Running SQL Stream jobs

Every time you run an SQL statement in the SQL Stream console, it becomes a job and runs on the deployment as a Flink job. You can manage the running jobs using the Jobs tab on the UI.

There are two logical phases to run a job:
  1. Parse: The SQL is parsed and checked for validity and then compared against the virtual table schema(s) for correct typing and key/columns.
  2. Execution: If the parse phase is successful, a job is dynamically created, and runs on an open slot on your cluster.
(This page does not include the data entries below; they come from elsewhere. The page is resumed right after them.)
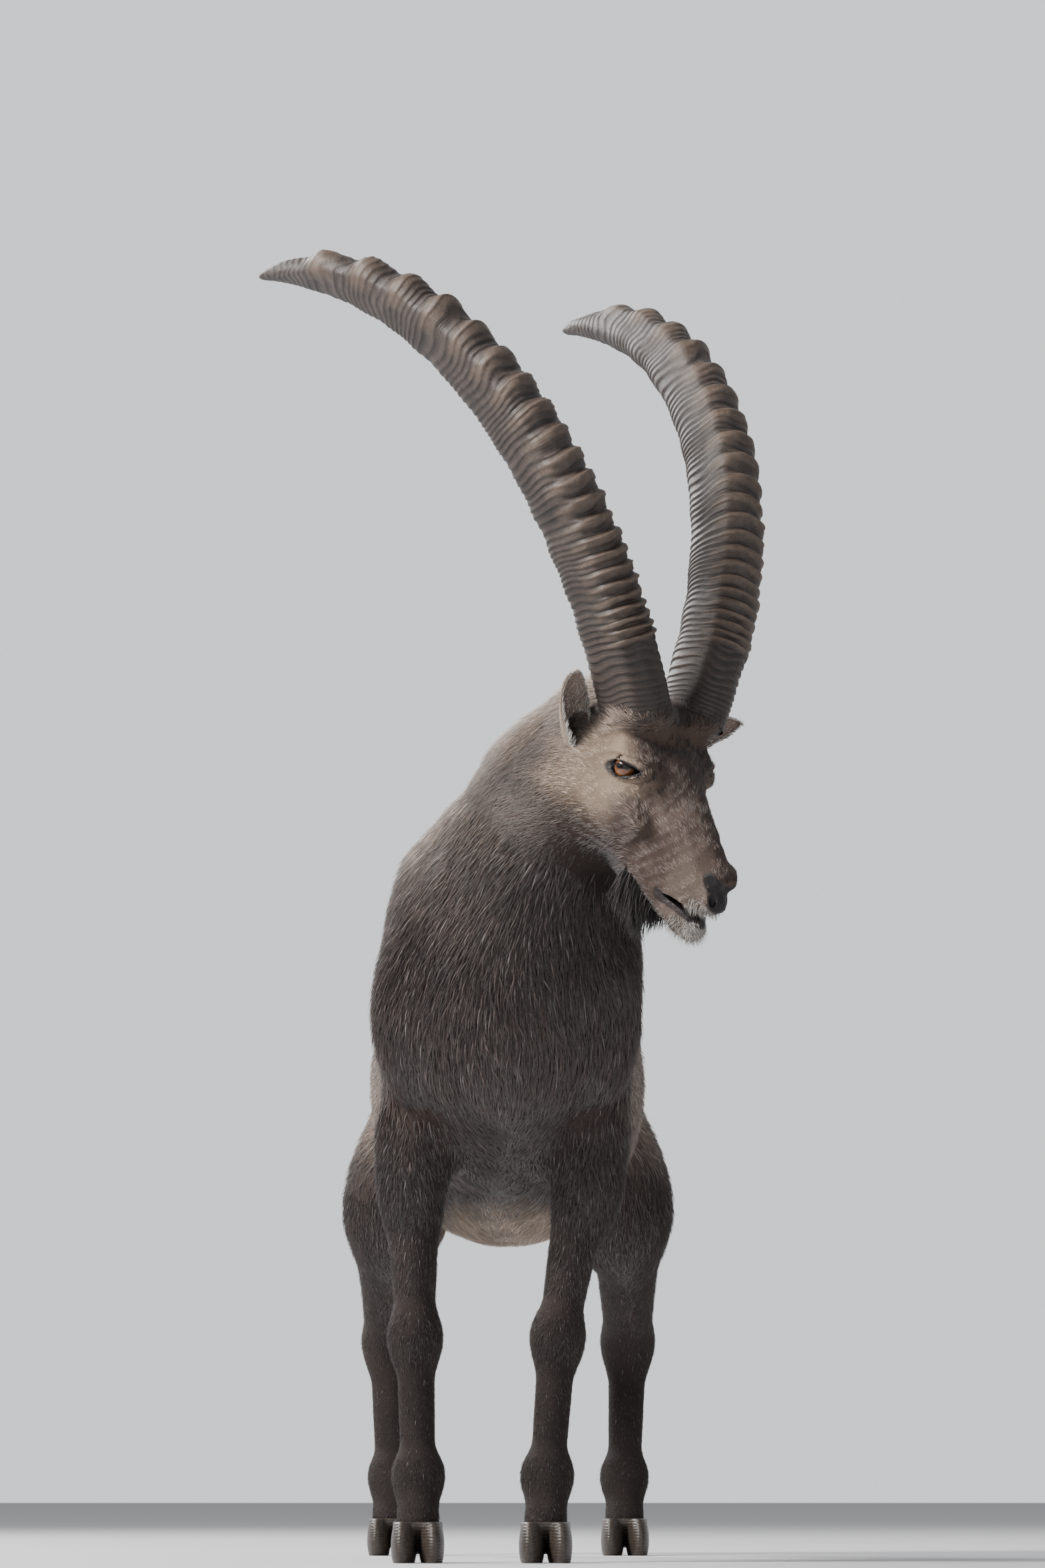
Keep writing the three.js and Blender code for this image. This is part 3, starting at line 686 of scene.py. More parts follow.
def horn_material():
    m, t, sh, where = material("ibex_horn", 0.55)
    fine = noise(t, where, 160.0, 6.0, Roughness=0.65)
    tinted(t, sh, ranged(t, fine, 0.7, 1.25, From_Min=0.3, From_Max=0.7))
    bumped(t, sh, fine, 0.5, 0.0012)
    return m


def eye_material():
    m, t, sh, where = material("ibex_eye", 0.2, Coat_Weight=0.6, Coat_Roughness=0.02)
    tinted(t, sh, ranged(t, noise(t, where, 900.0, 3.0), 0.7, 1.3))
    return m


def hoof_material():
    m, t, sh, where = material("ibex_hoof", 0.45)
    ramp = node(t, "ShaderNodeValToRGB", [("Fac", noise(t, where, 220.0, 5.0))])
    ramp.color_ramp.elements[0].color = (*srgb(26, 23, 22), 1)
    ramp.color_ramp.elements[1].color = (*srgb(78, 68, 60), 1)
    t.links.new(ramp.outputs["Color"], sh.inputs["Base Color"])
    growth = dict(bands_direction="Z", Scale=90.0, Distortion=3.0)
    bands = node(t, "ShaderNodeTexWave", [("Vector", where)], **growth)
    bumped(t, sh, bands.outputs["Fac"], 0.35, 0.0008)
    return m


SKIN_LOOK, COAT_LOOK, HORN_LOOK = skin_material(), coat_material(), horn_material()
EYE_LOOK, HOOF_LOOK = eye_material(), hoof_material()


# Skin. Two meshes meet at a slanting seam behind the jaw, the coarse one of the body a little below
SEAM = v(43, -406, 838)
SEAM_WAY = unit(v(34, -36, 67))
SEAM_LAP = 22
# The jaw belongs to the head as far as this from its middle line, on either side of the seam
JAW_ROOT, JAW, JAW_ROOM = v(0, -150, -106), v(0, -98, 24), 50


def beyond(p):
    """How far a point lies on the head's side of the seam between the two skins."""
    q = to_head(p) - JAW_ROOT
    t = np.clip(q @ JAW / (JAW @ JAW), 0, 1)
    off_jaw = norm(q - t[:, None] * JAW, axis=1)
    return np.maximum((p - SEAM) @ SEAM_WAY, JAW_ROOM - off_jaw)


def unwrap(o):
    """Charts of the object's own surface, as the UV map OFBake."""
    bpy.context.view_layer.objects.active = o
    for other in bpy.context.selected_objects:
        other.select_set(False)
    o.select_set(True)
    o.data.uv_layers.new(name="OFBake")
    bpy.ops.object.mode_set(mode="EDIT")
    bpy.ops.mesh.select_all(action="SELECT")
    bpy.ops.uv.smart_project(angle_limit=math.radians(66), island_margin=0.002)
    bpy.ops.object.mode_set(mode="OBJECT")


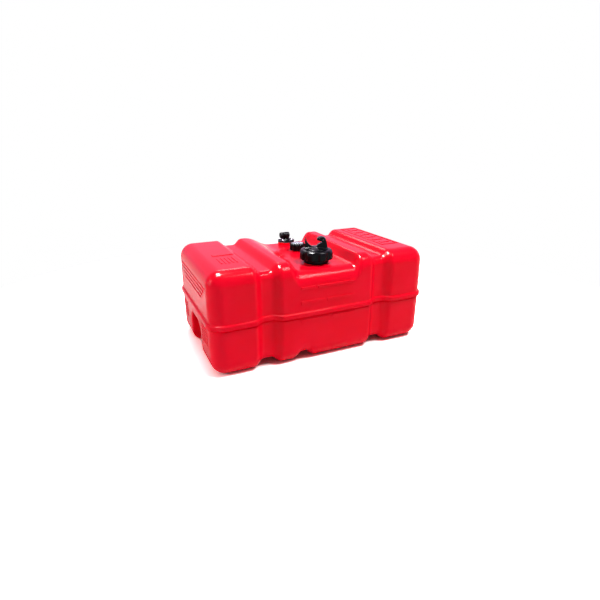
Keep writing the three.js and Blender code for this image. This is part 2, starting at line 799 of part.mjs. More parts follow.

The job is a valid Flink job.
  • Make sure that you have registered a Data Provider.
  • Make sure that you have created a Table that can be used as a source in the SQL query.
  1. Go to your cluster in Cloudera Manager.
  2. Click SQL Stream Builder from the list of services.
  3. Click SQLStreamBuilder Console.
    The Streaming SQL Console opens in a new window.
  4. Provide a name for the SQL job.
    1. Optionally, you can click Random Name to generate a name for the SQL job.
  5. Select a Sink Table.
    1. Optionally, you can leave the sink as None.
  6. Add a SQL query to the SQL window.

    When starting a job, the number of slots consumed on the specified cluster is equal to the parallelism setting. The default is one slot. To change the parallelism setting, click Advanced settings.

  7. Click Execute.
    The Logs window updates the status of SSB.
  8. Click Results to check the sampled data.
    These results are only samples, not the entire result of the new stream being created from the output of the query. The entire result set is sent to the Sink Table and/or a Materialized View.
A job is generated that runs the SQL continuously on the stream of data from the source Table, and pushes the results to a sink Table, to the Console under the Results tab or to a Materialized View.